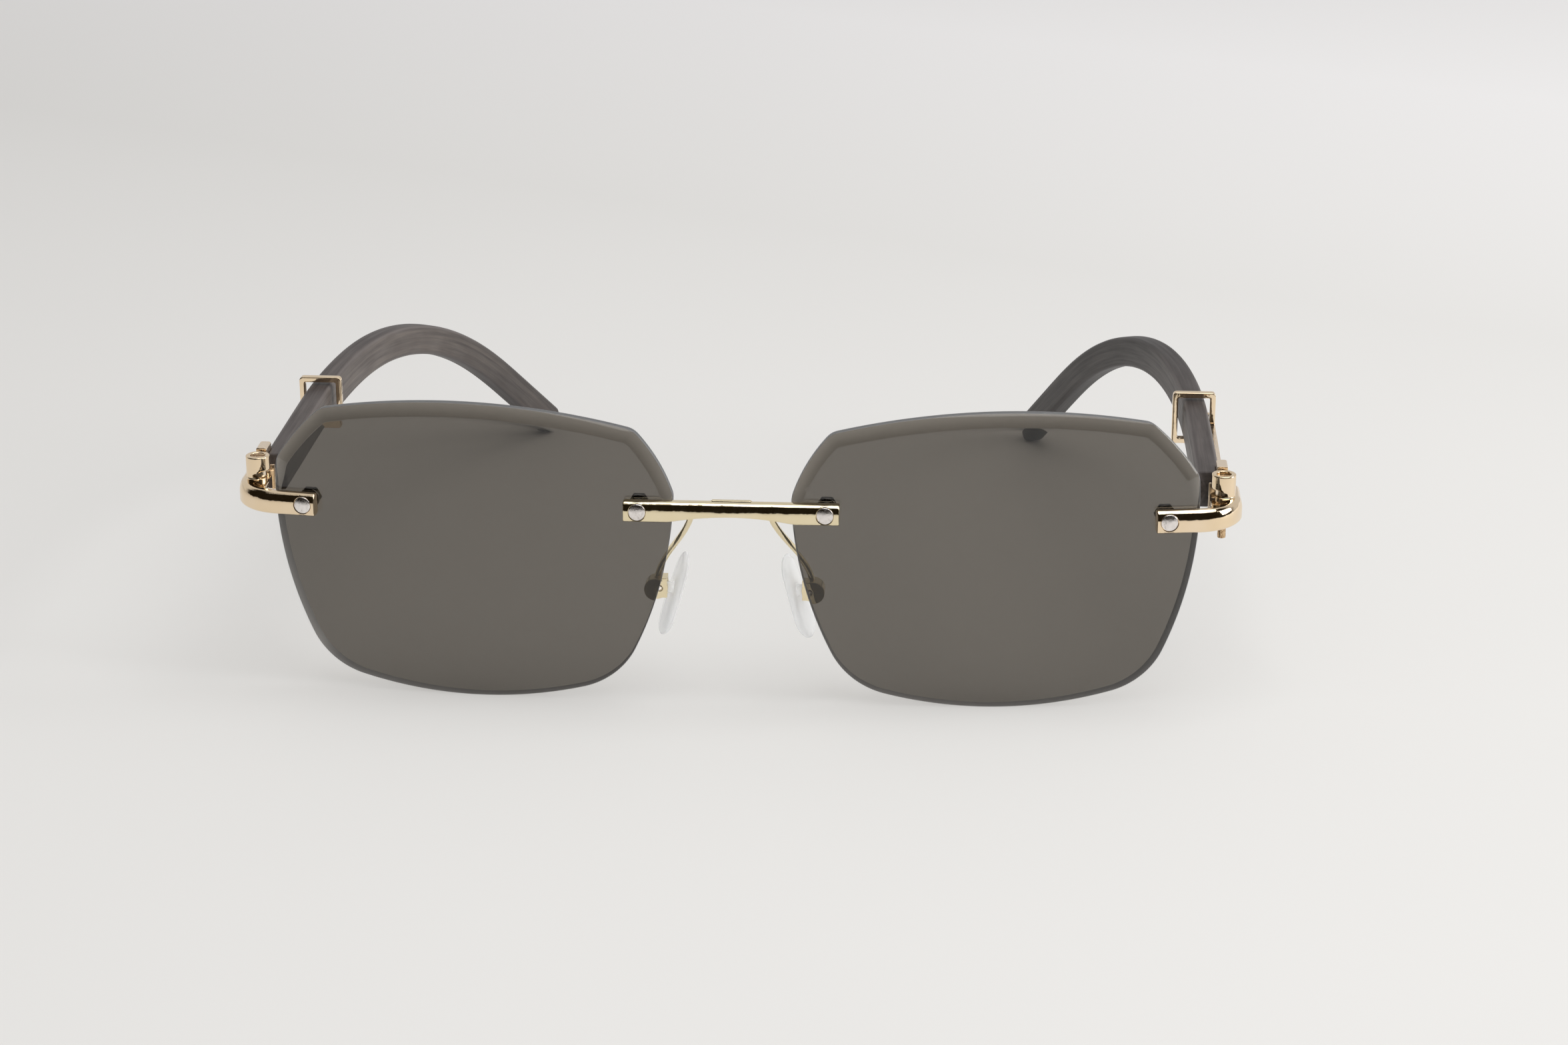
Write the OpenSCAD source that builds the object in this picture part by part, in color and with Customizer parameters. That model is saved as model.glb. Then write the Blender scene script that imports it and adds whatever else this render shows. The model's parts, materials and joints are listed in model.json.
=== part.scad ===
// Rimless sunglasses: two drilled and faceted lenses carried by a bridge and two end pieces,
// with wooden temples on screw hinges. Millimetres, +X to the viewer's right, -Y to the front, +Z up.
// The lenses and the temple tips stand on z = 0. Every part is drawn for the +X side and mirrored.

/* [Lenses] */
// Width of one lens
lens_w = 58; // [50:0.5:64]
// Gap between the two lenses at the bridge
lens_gap = 16.8; // [14:0.2:20]
// Height of one lens
lens_h = 44.7; // [36:0.1:50]
// Thickness of a lens
lens_t = 1.8; // [1.4:0.1:2.6]
// Radius of the front curve of a lens
lens_curve_r = 300; // [200:10:600]
// Width of the facet ground along the top and the upper corners
facet_w = 1.8; // [1:0.1:2.4]
// Slope of the facet against the front face
facet_slope = 24; // [12:1:30]

/* [Lens mounts] */
// Distance of a temporal mount from the temporal edge of the lens
mount_out_in = 4.6; // [4:0.1:6]
// Distance of a nasal mount from the nasal edge of the lens
mount_in_in = 5.0; // [4.6:0.1:6]
// Height of the temporal mounts
mount_out_z = 29.05; // [26:0.05:31]
// Height of the nasal mounts
mount_in_z = 30.1; // [27:0.05:32]
// Radius of a mount screw's shank
screw_r = 0.6; // [0.5:0.05:0.8]
// Radius of a mount screw's head
screw_head_r = 1.25; // [1:0.05:1.35]
// Wall of the clear bush round the shank
bush_wall = 0.32; // [0.2:0.02:0.5]
// Radius of the clear washer behind a lens
washer_r = 1.5; // [1.4:0.1:2]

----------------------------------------

Aim:
Take the lines above and print them exactly.

Answer to this problem:
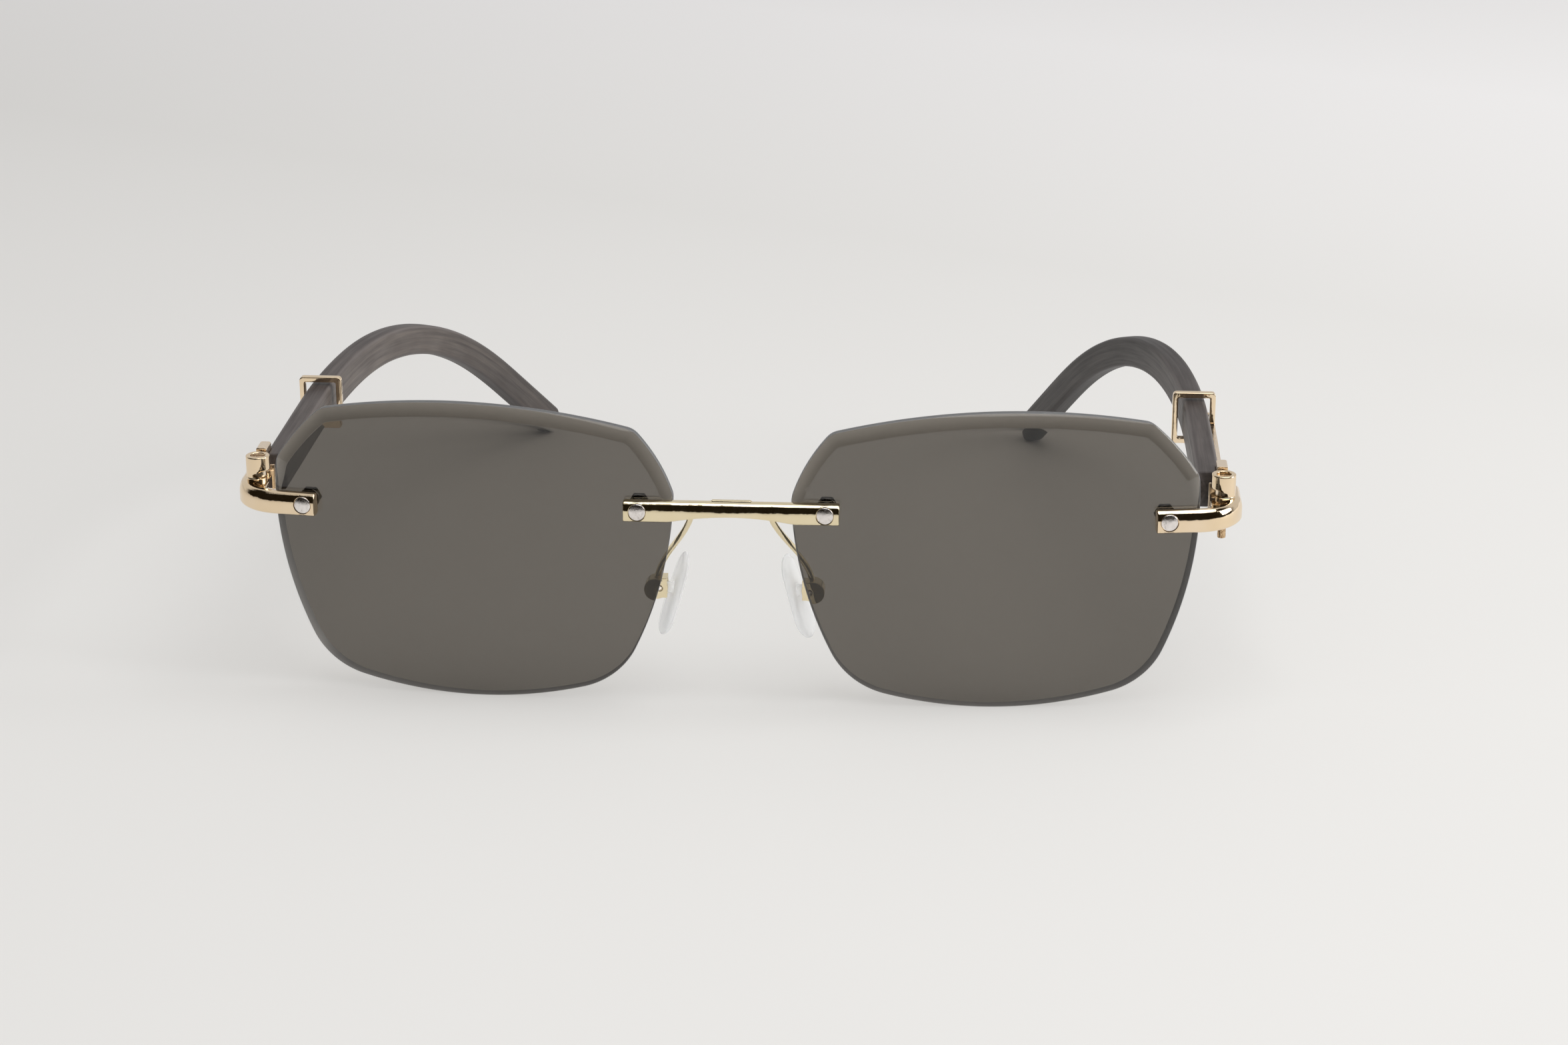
Write the OpenSCAD source that builds the object in this picture part by part, in color and with Customizer parameters. That model is saved as model.glb. Then write the Blender scene script that imports it and adds whatever else this render shows. The model's parts, materials and joints are listed in model.json.
=== part.scad ===
// Rimless sunglasses: two drilled and faceted lenses carried by a bridge and two end pieces,
// with wooden temples on screw hinges. Millimetres, +X to the viewer's right, -Y to the front, +Z up.
// The lenses and the temple tips stand on z = 0. Every part is drawn for the +X side and mirrored.

/* [Lenses] */
// Width of one lens
lens_w = 58; // [50:0.5:64]
// Gap between the two lenses at the bridge
lens_gap = 16.8; // [14:0.2:20]
// Height of one lens
lens_h = 44.7; // [36:0.1:50]
// Thickness of a lens
lens_t = 1.8; // [1.4:0.1:2.6]
// Radius of the front curve of a lens
lens_curve_r = 300; // [200:10:600]
// Width of the facet ground along the top and the upper corners
facet_w = 1.8; // [1:0.1:2.4]
// Slope of the facet against the front face
facet_slope = 24; // [12:1:30]

/* [Lens mounts] */
// Distance of a temporal mount from the temporal edge of the lens
mount_out_in = 4.6; // [4:0.1:6]
// Distance of a nasal mount from the nasal edge of the lens
mount_in_in = 5.0; // [4.6:0.1:6]
// Height of the temporal mounts
mount_out_z = 29.05; // [26:0.05:31]
// Height of the nasal mounts
mount_in_z = 30.1; // [27:0.05:32]
// Radius of a mount screw's shank
screw_r = 0.6; // [0.5:0.05:0.8]
// Radius of a mount screw's head
screw_head_r = 1.25; // [1:0.05:1.35]
// Wall of the clear bush round the shank
bush_wall = 0.32; // [0.2:0.02:0.5]
// Radius of the clear washer behind a lens
washer_r = 1.5; // [1.4:0.1:2]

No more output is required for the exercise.